Six Years, One Big Pivot, and a Conversation With John Lasseter
The road to those record-breaking numbers was anything but straightforward. Greno and his team spent more than six years developing Swapped — and the movie that exists today looks almost nothing like the one they started making.
The original concept centered on four teenagers with superpowers who couldn’t be more different from each other. The team spent about a year developing that version before Greno started feeling that something was fundamentally off. The deeper they dug into research on empathy — the emotional core they wanted the film to have — the more a different kind of story kept emerging.

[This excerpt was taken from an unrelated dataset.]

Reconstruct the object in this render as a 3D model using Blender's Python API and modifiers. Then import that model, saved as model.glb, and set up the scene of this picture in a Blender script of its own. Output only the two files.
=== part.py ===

“Everything kept speaking to a different type of movie,” Greno said. The idea of walking a mile in someone else’s shoes, of literally gaining someone else’s perspective, didn’t fit the superhero framework no matter how many ways they tried to make it work.
So Greno walked into Skydance Animation chief John Lasseter’s office and said something that could have derailed the entire production. “I said, ‘I think we’re doing the movie wrong.’ And he’s like, ‘What are you talking about?’ And I said, ‘I think the movie should be about this — walking a mile in someone else’s shoes. It’s a transformation movie,’” Greno recalled. He pitched Lasseter on using the camera itself to approximate what it feels like to look through someone else’s eyes — to literally make the audience see the movie differently depending on whose perspective they’re inhabiting.
Lasseter’s response? He asked Greno what he wanted to do.
“I want to blow the movie up,” Greno told him.
Lasseter gave him the green light.
From there, the production team made a decision that sets Swapped apart from virtually every other body-swap movie that’s come before it. In films like Freaky Friday or Like Father, Like Son, it’s always two humans who trade places. Lasseter pushed the idea further — no humans in the film at all. That single creative choice opened up the entire fantastical world of the pookoos and javans, giving the movie its distinctive, otherworldly texture.
“It opened up the doors in a really interesting way of like, what if we created our own species? It was all about trying to create distance in order to tell a story about empathy. You want to create differences, you want to create the other,” Greno explained. “And so in doing that, scale played a huge part of it, and so did this plant-to-animal spectrum thing. And unlike Jungle Book or movies we’ve seen before with talking animals, these species cannot speak to each other, which also felt very different and original and fresh.”
A Message the Moment Needed
The timing of Swapped landing the way it has isn’t lost on anyone who made it. Greno was candid about why the film’s themes feel so relevant right now — even though the team started developing them half a decade ago.
“The idea was looking at today’s climate, especially six years ago, looking at where things were at. It’s always meant to be entertainment. You want to put something on that’s a fun rollercoaster to watch,” he said. “But at the same time, you want to put a message out there that could do something good, add something positive to the world and here we are. You know, six years later, we still need this movie.”
Producer Mary Ellen Bauder Andrews was equally thoughtful about the balance the film tries to strike. “We wanted a movie that is about empathy, that has a nice message for the audience, without it feeling like, here’s a lesson for you to learn,” she said. “We just wanted to have a nice takeaway and have an optimistic-feeling film, but not like, these are the lessons learned.”
That approach — warmth without lecturing — seems to be exactly what audiences are responding to. Swapped is Skydance Animation’s third feature, and by any measure, it’s the studio’s biggest moment yet. For Greno, who previously directed Tangled for Disney, it’s a triumphant return to animated storytelling — and proof that a six-year bet on empathy was worth every second of it.